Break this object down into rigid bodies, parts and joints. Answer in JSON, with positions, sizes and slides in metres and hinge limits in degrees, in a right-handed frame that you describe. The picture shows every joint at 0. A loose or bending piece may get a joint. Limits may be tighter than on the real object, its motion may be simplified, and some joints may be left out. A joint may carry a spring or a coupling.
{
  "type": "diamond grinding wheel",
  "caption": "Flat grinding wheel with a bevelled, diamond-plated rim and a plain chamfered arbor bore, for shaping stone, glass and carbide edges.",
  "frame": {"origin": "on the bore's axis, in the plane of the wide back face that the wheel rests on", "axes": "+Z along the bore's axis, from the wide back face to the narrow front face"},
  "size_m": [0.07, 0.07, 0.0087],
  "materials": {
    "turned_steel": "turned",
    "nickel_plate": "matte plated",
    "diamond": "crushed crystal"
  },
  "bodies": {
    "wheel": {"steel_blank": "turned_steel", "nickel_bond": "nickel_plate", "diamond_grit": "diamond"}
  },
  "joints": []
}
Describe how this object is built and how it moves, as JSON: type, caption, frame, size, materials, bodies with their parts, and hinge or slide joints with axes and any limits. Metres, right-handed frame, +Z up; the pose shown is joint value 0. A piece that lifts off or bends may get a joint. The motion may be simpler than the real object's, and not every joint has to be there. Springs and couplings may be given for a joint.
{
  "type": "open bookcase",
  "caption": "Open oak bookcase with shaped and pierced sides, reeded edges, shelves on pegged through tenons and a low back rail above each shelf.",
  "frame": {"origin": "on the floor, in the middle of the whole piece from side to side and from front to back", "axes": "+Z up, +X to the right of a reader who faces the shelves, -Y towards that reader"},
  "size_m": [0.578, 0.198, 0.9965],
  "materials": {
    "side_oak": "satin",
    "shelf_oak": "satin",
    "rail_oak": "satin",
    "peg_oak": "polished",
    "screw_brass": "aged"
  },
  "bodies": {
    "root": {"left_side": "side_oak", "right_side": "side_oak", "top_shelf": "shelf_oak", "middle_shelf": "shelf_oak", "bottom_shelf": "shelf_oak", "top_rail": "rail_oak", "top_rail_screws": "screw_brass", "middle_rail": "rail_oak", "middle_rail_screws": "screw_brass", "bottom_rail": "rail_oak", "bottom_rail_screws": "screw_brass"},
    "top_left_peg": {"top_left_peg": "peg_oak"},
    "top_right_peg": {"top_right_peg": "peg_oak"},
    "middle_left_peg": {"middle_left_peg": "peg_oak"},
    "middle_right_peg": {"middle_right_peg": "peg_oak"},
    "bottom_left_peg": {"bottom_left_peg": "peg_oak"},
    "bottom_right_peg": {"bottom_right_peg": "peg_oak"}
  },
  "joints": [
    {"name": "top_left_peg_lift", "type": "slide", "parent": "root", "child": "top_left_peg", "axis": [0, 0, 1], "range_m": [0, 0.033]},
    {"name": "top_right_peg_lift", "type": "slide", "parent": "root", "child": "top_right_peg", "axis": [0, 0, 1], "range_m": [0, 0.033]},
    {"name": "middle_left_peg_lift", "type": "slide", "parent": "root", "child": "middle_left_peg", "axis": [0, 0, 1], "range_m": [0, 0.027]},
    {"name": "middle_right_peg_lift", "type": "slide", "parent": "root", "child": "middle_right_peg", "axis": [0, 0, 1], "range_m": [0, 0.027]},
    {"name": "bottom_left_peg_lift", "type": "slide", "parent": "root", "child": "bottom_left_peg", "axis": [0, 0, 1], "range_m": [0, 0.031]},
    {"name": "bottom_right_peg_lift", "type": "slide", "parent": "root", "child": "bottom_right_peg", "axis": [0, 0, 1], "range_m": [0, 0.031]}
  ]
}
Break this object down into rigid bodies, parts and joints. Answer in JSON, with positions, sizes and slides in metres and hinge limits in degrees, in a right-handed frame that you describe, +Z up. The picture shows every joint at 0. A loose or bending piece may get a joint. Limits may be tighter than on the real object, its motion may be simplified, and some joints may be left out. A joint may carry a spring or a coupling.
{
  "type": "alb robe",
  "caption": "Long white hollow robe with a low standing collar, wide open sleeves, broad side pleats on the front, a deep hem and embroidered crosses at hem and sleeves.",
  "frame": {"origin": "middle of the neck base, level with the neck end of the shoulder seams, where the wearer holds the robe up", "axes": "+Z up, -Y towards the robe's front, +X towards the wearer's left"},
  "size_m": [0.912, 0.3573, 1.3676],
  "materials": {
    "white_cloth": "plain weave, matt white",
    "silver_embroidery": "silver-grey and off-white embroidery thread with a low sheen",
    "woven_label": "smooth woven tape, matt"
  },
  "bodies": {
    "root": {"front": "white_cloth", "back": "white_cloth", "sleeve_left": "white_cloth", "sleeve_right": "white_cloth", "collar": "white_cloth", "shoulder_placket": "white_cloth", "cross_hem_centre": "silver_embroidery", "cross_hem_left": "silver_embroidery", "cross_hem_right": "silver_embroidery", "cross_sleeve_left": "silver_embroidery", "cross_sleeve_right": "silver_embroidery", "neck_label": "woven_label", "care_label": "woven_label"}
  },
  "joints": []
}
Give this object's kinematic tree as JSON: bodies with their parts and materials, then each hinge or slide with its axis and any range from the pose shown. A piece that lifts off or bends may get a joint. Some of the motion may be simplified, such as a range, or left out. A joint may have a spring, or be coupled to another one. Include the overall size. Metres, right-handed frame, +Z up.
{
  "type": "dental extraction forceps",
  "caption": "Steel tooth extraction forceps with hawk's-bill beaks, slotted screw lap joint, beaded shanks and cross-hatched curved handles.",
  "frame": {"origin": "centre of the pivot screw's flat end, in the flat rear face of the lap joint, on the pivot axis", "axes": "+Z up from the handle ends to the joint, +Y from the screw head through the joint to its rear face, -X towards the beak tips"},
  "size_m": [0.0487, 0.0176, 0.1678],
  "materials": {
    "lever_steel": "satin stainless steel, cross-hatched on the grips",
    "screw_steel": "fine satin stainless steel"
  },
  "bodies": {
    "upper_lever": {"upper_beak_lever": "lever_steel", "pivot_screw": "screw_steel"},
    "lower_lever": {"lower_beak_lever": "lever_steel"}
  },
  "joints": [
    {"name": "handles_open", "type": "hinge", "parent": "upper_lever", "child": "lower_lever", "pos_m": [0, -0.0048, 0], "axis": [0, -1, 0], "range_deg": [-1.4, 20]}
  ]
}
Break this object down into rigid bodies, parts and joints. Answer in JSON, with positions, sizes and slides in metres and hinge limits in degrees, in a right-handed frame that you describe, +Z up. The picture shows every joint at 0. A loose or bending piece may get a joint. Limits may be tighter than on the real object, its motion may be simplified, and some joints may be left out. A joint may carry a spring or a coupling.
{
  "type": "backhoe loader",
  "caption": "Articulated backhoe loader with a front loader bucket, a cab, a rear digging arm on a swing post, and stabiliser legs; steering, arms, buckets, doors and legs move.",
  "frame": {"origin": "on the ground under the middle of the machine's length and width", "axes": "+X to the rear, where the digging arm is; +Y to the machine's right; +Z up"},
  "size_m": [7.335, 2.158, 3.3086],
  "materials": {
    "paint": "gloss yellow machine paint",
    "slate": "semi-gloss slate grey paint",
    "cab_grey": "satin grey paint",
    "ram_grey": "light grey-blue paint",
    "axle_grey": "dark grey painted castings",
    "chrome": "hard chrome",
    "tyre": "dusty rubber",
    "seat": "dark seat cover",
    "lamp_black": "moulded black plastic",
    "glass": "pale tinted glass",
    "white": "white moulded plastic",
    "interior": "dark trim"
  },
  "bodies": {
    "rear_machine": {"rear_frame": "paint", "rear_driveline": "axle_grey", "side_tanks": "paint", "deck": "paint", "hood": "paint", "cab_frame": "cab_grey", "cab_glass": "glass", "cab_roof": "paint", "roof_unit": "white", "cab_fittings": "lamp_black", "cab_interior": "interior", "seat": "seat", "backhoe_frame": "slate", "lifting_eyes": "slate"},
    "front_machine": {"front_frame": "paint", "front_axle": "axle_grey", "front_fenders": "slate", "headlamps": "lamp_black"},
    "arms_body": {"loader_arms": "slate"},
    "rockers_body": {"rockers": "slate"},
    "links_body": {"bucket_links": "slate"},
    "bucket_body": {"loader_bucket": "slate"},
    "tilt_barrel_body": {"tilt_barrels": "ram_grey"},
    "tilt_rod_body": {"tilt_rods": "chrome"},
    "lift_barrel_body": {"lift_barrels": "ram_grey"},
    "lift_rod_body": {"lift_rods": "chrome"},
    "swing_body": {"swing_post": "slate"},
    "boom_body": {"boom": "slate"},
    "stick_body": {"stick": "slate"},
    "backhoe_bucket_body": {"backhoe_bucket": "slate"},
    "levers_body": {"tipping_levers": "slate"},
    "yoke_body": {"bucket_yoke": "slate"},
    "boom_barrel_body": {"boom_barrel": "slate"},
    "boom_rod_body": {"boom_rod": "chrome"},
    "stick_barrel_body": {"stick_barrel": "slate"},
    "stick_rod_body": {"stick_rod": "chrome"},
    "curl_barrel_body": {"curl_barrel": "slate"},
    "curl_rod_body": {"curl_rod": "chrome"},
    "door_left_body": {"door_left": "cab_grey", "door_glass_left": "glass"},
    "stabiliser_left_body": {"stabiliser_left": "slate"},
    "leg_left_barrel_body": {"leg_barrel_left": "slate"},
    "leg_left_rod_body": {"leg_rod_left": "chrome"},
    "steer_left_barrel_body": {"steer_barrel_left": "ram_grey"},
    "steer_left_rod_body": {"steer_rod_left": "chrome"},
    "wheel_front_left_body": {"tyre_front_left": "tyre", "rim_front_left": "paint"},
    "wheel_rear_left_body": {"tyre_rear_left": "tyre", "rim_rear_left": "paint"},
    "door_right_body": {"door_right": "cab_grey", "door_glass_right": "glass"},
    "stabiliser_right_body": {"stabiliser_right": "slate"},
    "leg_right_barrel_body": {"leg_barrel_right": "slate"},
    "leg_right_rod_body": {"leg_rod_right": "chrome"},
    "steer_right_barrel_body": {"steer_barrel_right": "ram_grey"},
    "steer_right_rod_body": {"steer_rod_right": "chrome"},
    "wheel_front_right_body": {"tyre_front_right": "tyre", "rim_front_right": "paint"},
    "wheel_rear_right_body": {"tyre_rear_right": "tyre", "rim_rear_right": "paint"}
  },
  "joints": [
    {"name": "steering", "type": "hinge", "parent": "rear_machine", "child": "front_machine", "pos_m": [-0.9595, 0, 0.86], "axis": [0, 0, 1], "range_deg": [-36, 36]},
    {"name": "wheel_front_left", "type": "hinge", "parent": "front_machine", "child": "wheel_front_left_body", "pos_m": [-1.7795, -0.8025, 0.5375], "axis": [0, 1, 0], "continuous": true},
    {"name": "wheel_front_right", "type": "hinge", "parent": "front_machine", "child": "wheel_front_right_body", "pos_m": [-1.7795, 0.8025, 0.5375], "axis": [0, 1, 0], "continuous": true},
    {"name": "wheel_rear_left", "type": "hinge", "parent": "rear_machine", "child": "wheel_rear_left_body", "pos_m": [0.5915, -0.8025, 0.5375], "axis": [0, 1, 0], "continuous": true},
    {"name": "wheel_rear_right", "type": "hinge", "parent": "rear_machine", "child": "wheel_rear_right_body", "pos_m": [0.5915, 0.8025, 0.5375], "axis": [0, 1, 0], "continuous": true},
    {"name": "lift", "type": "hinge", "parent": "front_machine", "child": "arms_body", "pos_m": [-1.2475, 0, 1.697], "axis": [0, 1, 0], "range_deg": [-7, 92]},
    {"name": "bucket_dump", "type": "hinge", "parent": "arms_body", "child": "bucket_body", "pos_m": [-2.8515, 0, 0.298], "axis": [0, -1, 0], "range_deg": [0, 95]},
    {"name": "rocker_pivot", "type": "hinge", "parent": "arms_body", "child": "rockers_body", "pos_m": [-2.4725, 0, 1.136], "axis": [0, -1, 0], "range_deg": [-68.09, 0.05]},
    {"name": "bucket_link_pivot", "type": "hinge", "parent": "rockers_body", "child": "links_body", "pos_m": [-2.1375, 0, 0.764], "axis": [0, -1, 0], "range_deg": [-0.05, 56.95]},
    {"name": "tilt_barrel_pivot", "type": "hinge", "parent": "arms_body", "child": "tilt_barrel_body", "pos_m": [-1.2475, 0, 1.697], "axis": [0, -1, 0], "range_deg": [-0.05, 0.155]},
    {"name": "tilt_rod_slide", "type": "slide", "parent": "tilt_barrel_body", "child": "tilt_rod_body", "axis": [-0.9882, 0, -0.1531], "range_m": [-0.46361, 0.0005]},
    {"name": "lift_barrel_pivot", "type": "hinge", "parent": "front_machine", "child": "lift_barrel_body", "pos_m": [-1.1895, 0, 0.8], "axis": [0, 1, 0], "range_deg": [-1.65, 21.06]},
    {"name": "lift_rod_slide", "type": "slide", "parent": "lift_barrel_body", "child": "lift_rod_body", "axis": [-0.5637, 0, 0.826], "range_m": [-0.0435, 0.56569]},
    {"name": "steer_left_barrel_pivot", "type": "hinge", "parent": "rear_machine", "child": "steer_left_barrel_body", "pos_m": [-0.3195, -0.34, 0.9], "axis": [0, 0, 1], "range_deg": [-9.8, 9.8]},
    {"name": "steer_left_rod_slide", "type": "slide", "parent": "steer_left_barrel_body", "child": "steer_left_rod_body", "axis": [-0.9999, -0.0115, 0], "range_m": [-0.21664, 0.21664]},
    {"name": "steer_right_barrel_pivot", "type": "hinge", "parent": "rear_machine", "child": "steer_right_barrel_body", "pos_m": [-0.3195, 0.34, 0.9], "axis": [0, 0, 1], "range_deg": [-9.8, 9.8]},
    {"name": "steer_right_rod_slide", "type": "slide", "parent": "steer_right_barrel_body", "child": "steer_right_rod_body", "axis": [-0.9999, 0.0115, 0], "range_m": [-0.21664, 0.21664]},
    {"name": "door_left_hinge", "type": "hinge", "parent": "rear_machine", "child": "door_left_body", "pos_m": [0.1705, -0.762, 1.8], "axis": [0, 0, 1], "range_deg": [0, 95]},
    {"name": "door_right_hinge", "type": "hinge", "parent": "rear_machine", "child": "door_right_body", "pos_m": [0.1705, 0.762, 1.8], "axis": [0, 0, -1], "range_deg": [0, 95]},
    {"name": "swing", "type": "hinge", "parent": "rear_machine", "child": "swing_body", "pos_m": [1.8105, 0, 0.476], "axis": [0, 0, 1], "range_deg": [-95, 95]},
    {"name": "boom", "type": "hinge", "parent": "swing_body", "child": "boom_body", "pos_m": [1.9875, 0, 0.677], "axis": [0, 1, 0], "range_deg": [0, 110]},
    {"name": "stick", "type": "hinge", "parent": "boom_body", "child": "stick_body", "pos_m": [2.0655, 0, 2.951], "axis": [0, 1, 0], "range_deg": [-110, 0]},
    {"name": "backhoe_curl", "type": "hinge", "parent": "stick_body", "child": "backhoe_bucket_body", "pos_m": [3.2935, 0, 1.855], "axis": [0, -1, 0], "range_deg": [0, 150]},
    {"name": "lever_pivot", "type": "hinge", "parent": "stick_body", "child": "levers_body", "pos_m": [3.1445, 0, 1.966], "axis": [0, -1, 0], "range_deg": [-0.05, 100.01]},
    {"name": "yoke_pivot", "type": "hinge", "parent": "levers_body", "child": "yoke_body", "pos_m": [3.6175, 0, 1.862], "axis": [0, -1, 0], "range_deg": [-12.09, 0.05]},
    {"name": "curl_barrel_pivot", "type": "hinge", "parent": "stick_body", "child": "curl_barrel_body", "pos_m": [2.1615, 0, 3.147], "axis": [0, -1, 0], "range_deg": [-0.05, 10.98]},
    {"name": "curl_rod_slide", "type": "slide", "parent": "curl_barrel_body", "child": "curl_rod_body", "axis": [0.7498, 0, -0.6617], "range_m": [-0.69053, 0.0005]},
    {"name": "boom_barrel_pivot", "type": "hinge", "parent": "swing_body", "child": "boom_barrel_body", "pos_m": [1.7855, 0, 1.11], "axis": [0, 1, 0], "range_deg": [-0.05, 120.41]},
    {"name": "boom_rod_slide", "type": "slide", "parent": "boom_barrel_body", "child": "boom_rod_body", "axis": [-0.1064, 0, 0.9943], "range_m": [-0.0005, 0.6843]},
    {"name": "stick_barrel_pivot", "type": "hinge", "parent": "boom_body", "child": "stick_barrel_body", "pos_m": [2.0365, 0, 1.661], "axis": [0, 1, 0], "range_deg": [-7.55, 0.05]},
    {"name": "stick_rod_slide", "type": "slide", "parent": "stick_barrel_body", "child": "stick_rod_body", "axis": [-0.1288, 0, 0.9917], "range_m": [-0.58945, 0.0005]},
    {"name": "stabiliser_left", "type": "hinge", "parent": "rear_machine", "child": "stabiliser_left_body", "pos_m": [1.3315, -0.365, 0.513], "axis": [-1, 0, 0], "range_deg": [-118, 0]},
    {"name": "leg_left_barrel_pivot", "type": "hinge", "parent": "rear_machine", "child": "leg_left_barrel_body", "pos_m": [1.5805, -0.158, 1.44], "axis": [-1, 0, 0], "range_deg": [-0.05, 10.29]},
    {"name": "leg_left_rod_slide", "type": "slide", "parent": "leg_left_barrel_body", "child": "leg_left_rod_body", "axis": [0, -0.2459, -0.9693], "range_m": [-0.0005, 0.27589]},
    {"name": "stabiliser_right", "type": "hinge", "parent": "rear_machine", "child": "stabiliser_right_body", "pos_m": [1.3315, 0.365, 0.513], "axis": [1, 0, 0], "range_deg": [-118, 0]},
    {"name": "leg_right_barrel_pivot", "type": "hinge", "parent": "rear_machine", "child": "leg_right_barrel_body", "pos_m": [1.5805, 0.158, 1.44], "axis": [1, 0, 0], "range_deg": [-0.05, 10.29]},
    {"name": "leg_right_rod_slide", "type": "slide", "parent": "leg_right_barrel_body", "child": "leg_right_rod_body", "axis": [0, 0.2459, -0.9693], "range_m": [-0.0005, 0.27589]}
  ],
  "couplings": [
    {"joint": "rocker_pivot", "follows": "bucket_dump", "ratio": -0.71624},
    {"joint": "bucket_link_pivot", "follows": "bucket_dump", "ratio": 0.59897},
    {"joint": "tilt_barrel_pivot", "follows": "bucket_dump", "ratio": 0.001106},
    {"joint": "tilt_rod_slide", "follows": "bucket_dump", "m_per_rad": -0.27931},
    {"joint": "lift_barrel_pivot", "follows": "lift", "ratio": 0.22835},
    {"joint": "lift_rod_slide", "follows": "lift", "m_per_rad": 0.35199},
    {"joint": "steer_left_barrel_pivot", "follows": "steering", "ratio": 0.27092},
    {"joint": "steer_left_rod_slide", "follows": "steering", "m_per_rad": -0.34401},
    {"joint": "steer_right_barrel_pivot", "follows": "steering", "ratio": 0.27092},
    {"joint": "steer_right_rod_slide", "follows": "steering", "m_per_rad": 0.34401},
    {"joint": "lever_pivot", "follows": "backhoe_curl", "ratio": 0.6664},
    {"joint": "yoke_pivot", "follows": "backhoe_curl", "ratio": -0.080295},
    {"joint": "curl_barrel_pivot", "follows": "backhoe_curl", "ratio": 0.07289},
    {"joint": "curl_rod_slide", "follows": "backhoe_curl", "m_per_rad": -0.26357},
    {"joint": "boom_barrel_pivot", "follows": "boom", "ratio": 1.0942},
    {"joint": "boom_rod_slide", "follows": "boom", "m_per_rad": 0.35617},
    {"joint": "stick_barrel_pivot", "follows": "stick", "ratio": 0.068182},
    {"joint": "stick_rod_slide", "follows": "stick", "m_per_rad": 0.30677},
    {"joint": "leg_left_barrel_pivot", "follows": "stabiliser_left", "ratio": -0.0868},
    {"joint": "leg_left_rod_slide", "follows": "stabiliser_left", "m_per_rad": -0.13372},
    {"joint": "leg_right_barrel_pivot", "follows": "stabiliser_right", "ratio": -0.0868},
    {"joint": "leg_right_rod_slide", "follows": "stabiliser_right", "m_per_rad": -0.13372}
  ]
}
......
EXERCISE INSTRUCTIONS >> Pick out the lines that contain "each" and copy them.

RESPONSE >>
  "caption": "Open oak bookcase with shaped and pierced sides, reeded edges, shelves on pegged through tenons and a low back rail above each shelf.",
Give this object's kinematic tree as JSON: bodies with their parts and materials, then each hinge or slide with its axis and any range from the pose shown. A piece that lifts off or bends may get a joint. Some of the motion may be simplified, such as a range, or left out. A joint may have a spring, or be coupled to another one. Include the overall size. Metres, right-handed frame, +Z up.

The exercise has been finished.